» **Exercise prompt**: All of the data must be printed exactly; please include every line.

Object modeling scripts:
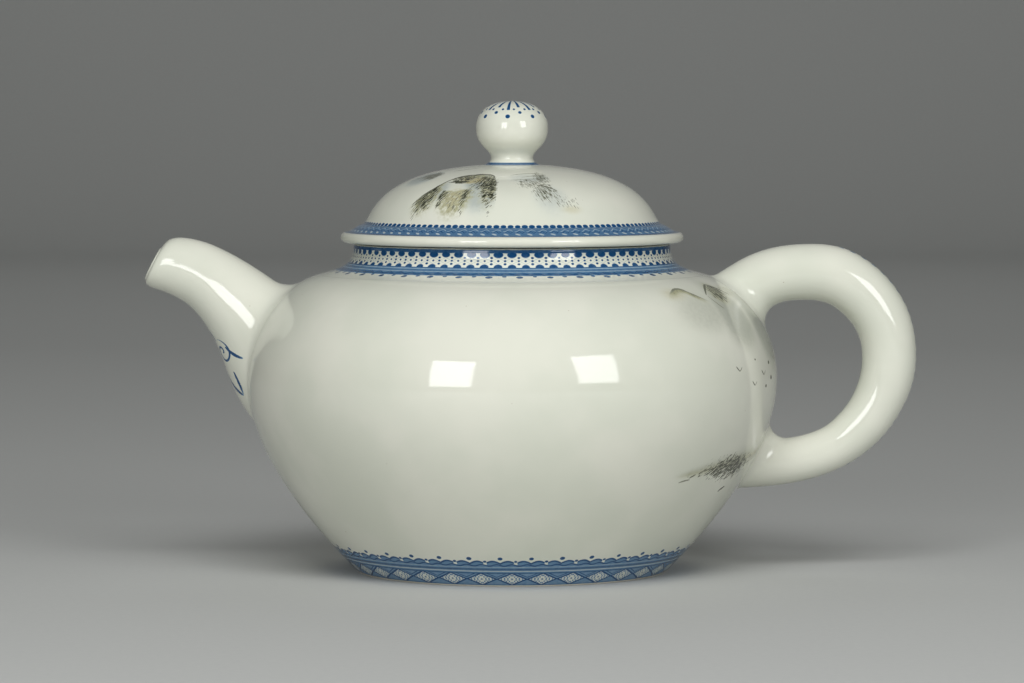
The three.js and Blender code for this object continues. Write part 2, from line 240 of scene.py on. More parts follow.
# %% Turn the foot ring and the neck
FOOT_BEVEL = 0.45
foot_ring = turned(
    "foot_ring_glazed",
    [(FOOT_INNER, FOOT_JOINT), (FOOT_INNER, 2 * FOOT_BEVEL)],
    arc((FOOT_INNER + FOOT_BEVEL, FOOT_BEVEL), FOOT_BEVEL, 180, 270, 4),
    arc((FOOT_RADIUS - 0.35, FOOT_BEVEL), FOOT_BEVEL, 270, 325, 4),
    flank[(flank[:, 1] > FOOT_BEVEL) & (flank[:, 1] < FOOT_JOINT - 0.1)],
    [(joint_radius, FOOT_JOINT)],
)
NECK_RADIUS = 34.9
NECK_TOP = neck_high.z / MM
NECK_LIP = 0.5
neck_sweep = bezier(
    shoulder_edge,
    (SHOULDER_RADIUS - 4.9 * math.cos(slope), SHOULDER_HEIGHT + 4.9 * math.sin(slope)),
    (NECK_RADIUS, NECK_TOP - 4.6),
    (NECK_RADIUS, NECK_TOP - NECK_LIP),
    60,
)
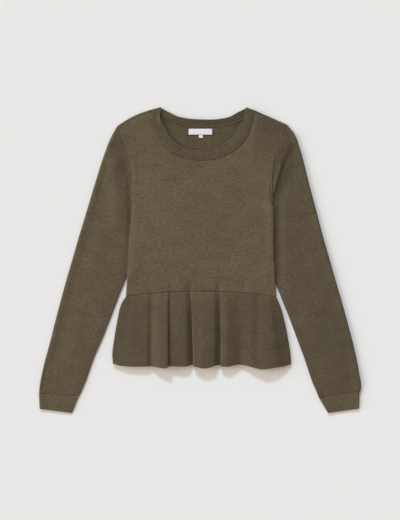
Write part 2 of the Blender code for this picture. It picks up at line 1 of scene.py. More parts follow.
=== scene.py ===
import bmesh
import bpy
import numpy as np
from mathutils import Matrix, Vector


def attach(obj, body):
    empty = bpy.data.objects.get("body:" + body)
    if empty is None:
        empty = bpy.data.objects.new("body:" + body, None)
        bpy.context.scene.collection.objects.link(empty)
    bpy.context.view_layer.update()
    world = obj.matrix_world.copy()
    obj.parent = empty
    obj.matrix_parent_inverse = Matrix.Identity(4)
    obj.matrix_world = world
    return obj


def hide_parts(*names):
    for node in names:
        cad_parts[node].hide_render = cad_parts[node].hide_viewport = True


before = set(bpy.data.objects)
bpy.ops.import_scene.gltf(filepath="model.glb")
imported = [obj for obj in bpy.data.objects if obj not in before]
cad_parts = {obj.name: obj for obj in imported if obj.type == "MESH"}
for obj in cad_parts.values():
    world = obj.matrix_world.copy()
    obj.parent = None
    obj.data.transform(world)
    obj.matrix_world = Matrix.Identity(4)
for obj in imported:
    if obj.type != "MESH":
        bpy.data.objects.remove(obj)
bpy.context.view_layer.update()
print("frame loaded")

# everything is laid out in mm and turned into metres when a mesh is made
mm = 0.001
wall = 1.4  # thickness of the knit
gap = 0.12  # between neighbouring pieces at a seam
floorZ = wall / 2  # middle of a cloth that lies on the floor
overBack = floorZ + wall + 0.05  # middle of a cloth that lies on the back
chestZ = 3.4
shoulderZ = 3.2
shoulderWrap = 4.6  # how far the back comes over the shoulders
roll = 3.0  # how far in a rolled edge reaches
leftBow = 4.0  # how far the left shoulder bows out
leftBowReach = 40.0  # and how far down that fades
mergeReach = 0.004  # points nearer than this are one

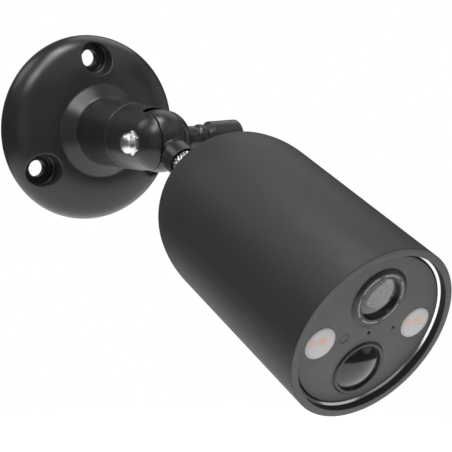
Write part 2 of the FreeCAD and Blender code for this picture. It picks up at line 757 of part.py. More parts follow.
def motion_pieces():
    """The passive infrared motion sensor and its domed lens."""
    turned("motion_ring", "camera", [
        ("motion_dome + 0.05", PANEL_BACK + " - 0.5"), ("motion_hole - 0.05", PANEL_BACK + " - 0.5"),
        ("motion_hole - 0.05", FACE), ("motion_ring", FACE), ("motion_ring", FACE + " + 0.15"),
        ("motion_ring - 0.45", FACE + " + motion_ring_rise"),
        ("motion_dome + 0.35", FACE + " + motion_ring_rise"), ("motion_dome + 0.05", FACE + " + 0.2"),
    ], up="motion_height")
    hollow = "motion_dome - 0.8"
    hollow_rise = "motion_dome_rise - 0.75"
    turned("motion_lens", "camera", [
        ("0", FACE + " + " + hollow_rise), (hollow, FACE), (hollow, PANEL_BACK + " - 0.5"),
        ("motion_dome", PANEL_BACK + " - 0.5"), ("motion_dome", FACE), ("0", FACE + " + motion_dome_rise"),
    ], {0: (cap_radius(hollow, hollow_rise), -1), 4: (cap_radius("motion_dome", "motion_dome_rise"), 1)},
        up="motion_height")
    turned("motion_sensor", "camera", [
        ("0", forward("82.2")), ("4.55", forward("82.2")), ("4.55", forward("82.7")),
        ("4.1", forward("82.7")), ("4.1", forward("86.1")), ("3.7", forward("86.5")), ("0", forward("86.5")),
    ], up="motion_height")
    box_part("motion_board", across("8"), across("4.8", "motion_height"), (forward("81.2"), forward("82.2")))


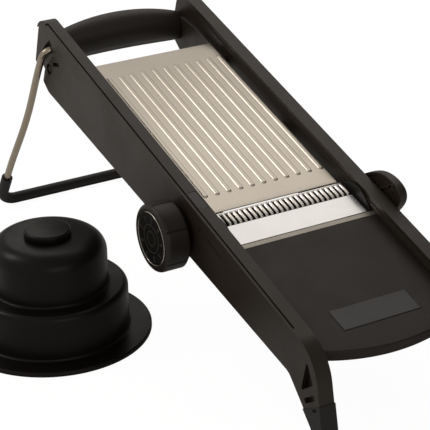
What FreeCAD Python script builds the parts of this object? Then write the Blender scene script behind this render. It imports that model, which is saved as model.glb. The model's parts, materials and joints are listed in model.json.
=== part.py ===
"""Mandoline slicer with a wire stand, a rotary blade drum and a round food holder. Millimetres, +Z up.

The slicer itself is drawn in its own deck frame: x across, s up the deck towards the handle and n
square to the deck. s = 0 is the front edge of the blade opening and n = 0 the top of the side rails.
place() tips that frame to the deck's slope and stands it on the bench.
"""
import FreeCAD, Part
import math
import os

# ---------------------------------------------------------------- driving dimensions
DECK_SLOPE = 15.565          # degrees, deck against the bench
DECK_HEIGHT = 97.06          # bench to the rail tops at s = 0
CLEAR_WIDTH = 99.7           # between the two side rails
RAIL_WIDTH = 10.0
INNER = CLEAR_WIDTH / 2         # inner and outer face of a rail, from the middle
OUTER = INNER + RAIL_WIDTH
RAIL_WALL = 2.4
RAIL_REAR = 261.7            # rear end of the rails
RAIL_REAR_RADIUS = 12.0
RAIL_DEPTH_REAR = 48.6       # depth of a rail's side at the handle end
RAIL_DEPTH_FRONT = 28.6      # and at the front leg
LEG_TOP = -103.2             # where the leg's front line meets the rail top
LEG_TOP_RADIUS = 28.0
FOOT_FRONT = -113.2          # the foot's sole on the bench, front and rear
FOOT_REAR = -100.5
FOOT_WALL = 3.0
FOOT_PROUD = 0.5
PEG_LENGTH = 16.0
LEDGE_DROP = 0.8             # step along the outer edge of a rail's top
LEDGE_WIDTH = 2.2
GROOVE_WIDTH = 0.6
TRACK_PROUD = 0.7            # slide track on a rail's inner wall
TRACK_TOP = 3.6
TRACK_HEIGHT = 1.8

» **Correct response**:
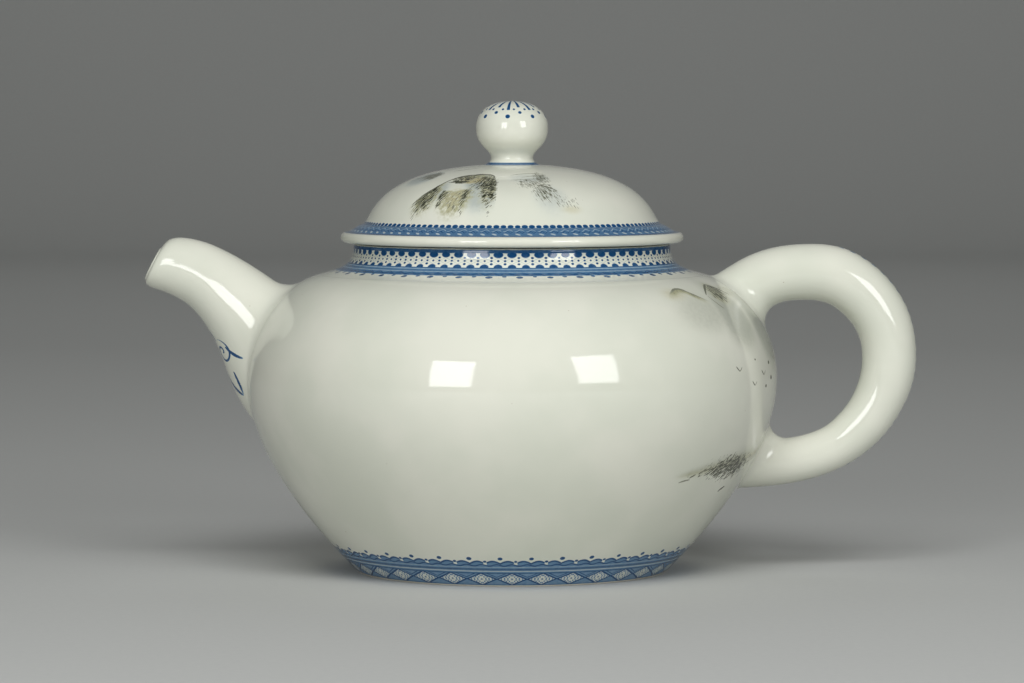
The three.js and Blender code for this object continues. Write part 2, from line 240 of scene.py on. More parts follow.
# %% Turn the foot ring and the neck
FOOT_BEVEL = 0.45
foot_ring = turned(
    "foot_ring_glazed",
    [(FOOT_INNER, FOOT_JOINT), (FOOT_INNER, 2 * FOOT_BEVEL)],
    arc((FOOT_INNER + FOOT_BEVEL, FOOT_BEVEL), FOOT_BEVEL, 180, 270, 4),
    arc((FOOT_RADIUS - 0.35, FOOT_BEVEL), FOOT_BEVEL, 270, 325, 4),
    flank[(flank[:, 1] > FOOT_BEVEL) & (flank[:, 1] < FOOT_JOINT - 0.1)],
    [(joint_radius, FOOT_JOINT)],
)
NECK_RADIUS = 34.9
NECK_TOP = neck_high.z / MM
NECK_LIP = 0.5
neck_sweep = bezier(
    shoulder_edge,
    (SHOULDER_RADIUS - 4.9 * math.cos(slope), SHOULDER_HEIGHT + 4.9 * math.sin(slope)),
    (NECK_RADIUS, NECK_TOP - 4.6),
    (NECK_RADIUS, NECK_TOP - NECK_LIP),
    60,
)
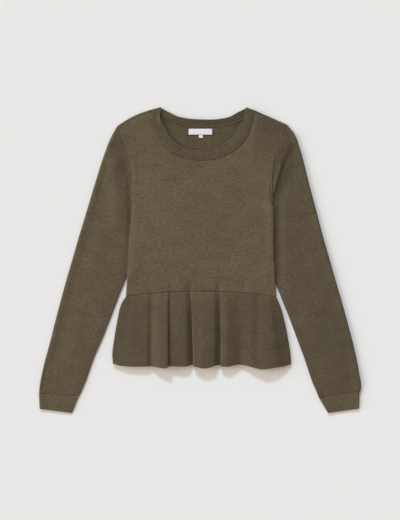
Write part 2 of the Blender code for this picture. It picks up at line 1 of scene.py. More parts follow.
=== scene.py ===
import bmesh
import bpy
import numpy as np
from mathutils import Matrix, Vector


def attach(obj, body):
    empty = bpy.data.objects.get("body:" + body)
    if empty is None:
        empty = bpy.data.objects.new("body:" + body, None)
        bpy.context.scene.collection.objects.link(empty)
    bpy.context.view_layer.update()
    world = obj.matrix_world.copy()
    obj.parent = empty
    obj.matrix_parent_inverse = Matrix.Identity(4)
    obj.matrix_world = world
    return obj


def hide_parts(*names):
    for node in names:
        cad_parts[node].hide_render = cad_parts[node].hide_viewport = True


before = set(bpy.data.objects)
bpy.ops.import_scene.gltf(filepath="model.glb")
imported = [obj for obj in bpy.data.objects if obj not in before]
cad_parts = {obj.name: obj for obj in imported if obj.type == "MESH"}
for obj in cad_parts.values():
    world = obj.matrix_world.copy()
    obj.parent = None
    obj.data.transform(world)
    obj.matrix_world = Matrix.Identity(4)
for obj in imported:
    if obj.type != "MESH":
        bpy.data.objects.remove(obj)
bpy.context.view_layer.update()
print("frame loaded")

# everything is laid out in mm and turned into metres when a mesh is made
mm = 0.001
wall = 1.4  # thickness of the knit
gap = 0.12  # between neighbouring pieces at a seam
floorZ = wall / 2  # middle of a cloth that lies on the floor
overBack = floorZ + wall + 0.05  # middle of a cloth that lies on the back
chestZ = 3.4
shoulderZ = 3.2
shoulderWrap = 4.6  # how far the back comes over the shoulders
roll = 3.0  # how far in a rolled edge reaches
leftBow = 4.0  # how far the left shoulder bows out
leftBowReach = 40.0  # and how far down that fades
mergeReach = 0.004  # points nearer than this are one

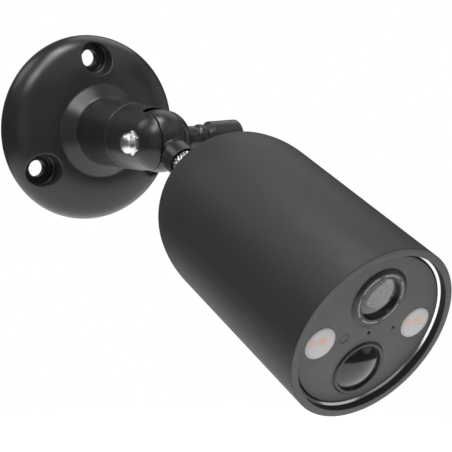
Write part 2 of the FreeCAD and Blender code for this picture. It picks up at line 757 of part.py. More parts follow.
def motion_pieces():
    """The passive infrared motion sensor and its domed lens."""
    turned("motion_ring", "camera", [
        ("motion_dome + 0.05", PANEL_BACK + " - 0.5"), ("motion_hole - 0.05", PANEL_BACK + " - 0.5"),
        ("motion_hole - 0.05", FACE), ("motion_ring", FACE), ("motion_ring", FACE + " + 0.15"),
        ("motion_ring - 0.45", FACE + " + motion_ring_rise"),
        ("motion_dome + 0.35", FACE + " + motion_ring_rise"), ("motion_dome + 0.05", FACE + " + 0.2"),
    ], up="motion_height")
    hollow = "motion_dome - 0.8"
    hollow_rise = "motion_dome_rise - 0.75"
    turned("motion_lens", "camera", [
        ("0", FACE + " + " + hollow_rise), (hollow, FACE), (hollow, PANEL_BACK + " - 0.5"),
        ("motion_dome", PANEL_BACK + " - 0.5"), ("motion_dome", FACE), ("0", FACE + " + motion_dome_rise"),
    ], {0: (cap_radius(hollow, hollow_rise), -1), 4: (cap_radius("motion_dome", "motion_dome_rise"), 1)},
        up="motion_height")
    turned("motion_sensor", "camera", [
        ("0", forward("82.2")), ("4.55", forward("82.2")), ("4.55", forward("82.7")),
        ("4.1", forward("82.7")), ("4.1", forward("86.1")), ("3.7", forward("86.5")), ("0", forward("86.5")),
    ], up="motion_height")
    box_part("motion_board", across("8"), across("4.8", "motion_height"), (forward("81.2"), forward("82.2")))


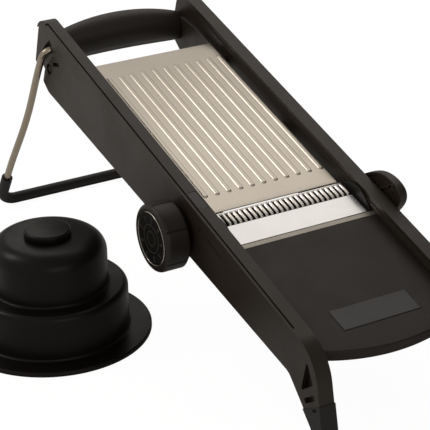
What FreeCAD Python script builds the parts of this object? Then write the Blender scene script behind this render. It imports that model, which is saved as model.glb. The model's parts, materials and joints are listed in model.json.
=== part.py ===
"""Mandoline slicer with a wire stand, a rotary blade drum and a round food holder. Millimetres, +Z up.

The slicer itself is drawn in its own deck frame: x across, s up the deck towards the handle and n
square to the deck. s = 0 is the front edge of the blade opening and n = 0 the top of the side rails.
place() tips that frame to the deck's slope and stands it on the bench.
"""
import FreeCAD, Part
import math
import os

# ---------------------------------------------------------------- driving dimensions
DECK_SLOPE = 15.565          # degrees, deck against the bench
DECK_HEIGHT = 97.06          # bench to the rail tops at s = 0
CLEAR_WIDTH = 99.7           # between the two side rails
RAIL_WIDTH = 10.0
INNER = CLEAR_WIDTH / 2         # inner and outer face of a rail, from the middle
OUTER = INNER + RAIL_WIDTH
RAIL_WALL = 2.4
RAIL_REAR = 261.7            # rear end of the rails
RAIL_REAR_RADIUS = 12.0
RAIL_DEPTH_REAR = 48.6       # depth of a rail's side at the handle end
RAIL_DEPTH_FRONT = 28.6      # and at the front leg
LEG_TOP = -103.2             # where the leg's front line meets the rail top
LEG_TOP_RADIUS = 28.0
FOOT_FRONT = -113.2          # the foot's sole on the bench, front and rear
FOOT_REAR = -100.5
FOOT_WALL = 3.0
FOOT_PROUD = 0.5
PEG_LENGTH = 16.0
LEDGE_DROP = 0.8             # step along the outer edge of a rail's top
LEDGE_WIDTH = 2.2
GROOVE_WIDTH = 0.6
TRACK_PROUD = 0.7            # slide track on a rail's inner wall
TRACK_TOP = 3.6
TRACK_HEIGHT = 1.8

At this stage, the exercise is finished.